И наконец, то, что Зельдович назвал моральным правом заниматься вопросами «без оглядки на практическую ценность их». Легко себе представить, что плоды творчества, которые выращивали теоретики, «выполняя долг перед страной и народом», — устрашающие термоядерные грибы — должны были им так опостылеть, что впору было бежать от их практической ценности без оглядки.

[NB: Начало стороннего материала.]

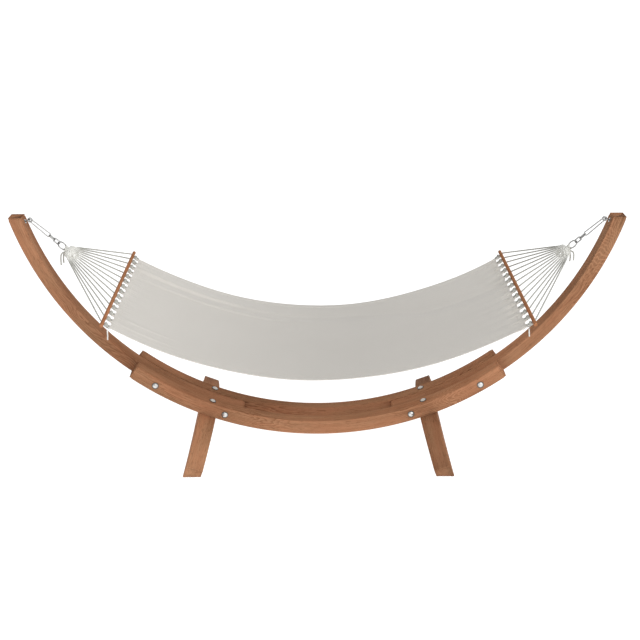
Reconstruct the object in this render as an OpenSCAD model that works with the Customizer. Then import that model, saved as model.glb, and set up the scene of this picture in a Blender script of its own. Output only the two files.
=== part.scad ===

А куда бежать, подсказывали, можно сказать, газеты того времени. Они говорили о новых объектах науки — в космосе. Теоретики Объекта лучше других знали, что за сигналами первого спутника и улыбкой Гагарина стояла не столько научная фантазия, сколько другая «большая новая техника», предназначенная доставлять за тысячи километров ту технику, которую придумывали они. Но они же лучше других понимали, что удаление от поверхности планеты на какую-нибудь сотню километров необычайно расширяет горизонт. В самом прямом смысле. Астрономические наблюдения, проводимые без атмосферных помех, обещали большие открытия. И это подтвердилось очень скоро. Открытие реликтового излучения — наследия горячих мгновений рождения Вселенной — было сделано в 1965 году случайно, но совершенно не случайно, что это произошло при разработке радиосвязи со спутниками.
Все эти объясняющие факторы пришли в действие только потому, конечно, что теория гравитации и космология содержали тогда интригующие вопросы — настоящие тайны природы в чистом виде. И раскрыть их могла только чистая наука.
Рассказывая о своем возвращении в чистую науку, Зельдович в творческой автобиографии 1984 года не упоминает имени Сахарова. Шел пятый год ссылки Сахарова, и советская цензура зорко следила за «нехорошим» именем.
Но в космологию — за двадцать лет до того — они входили вместе.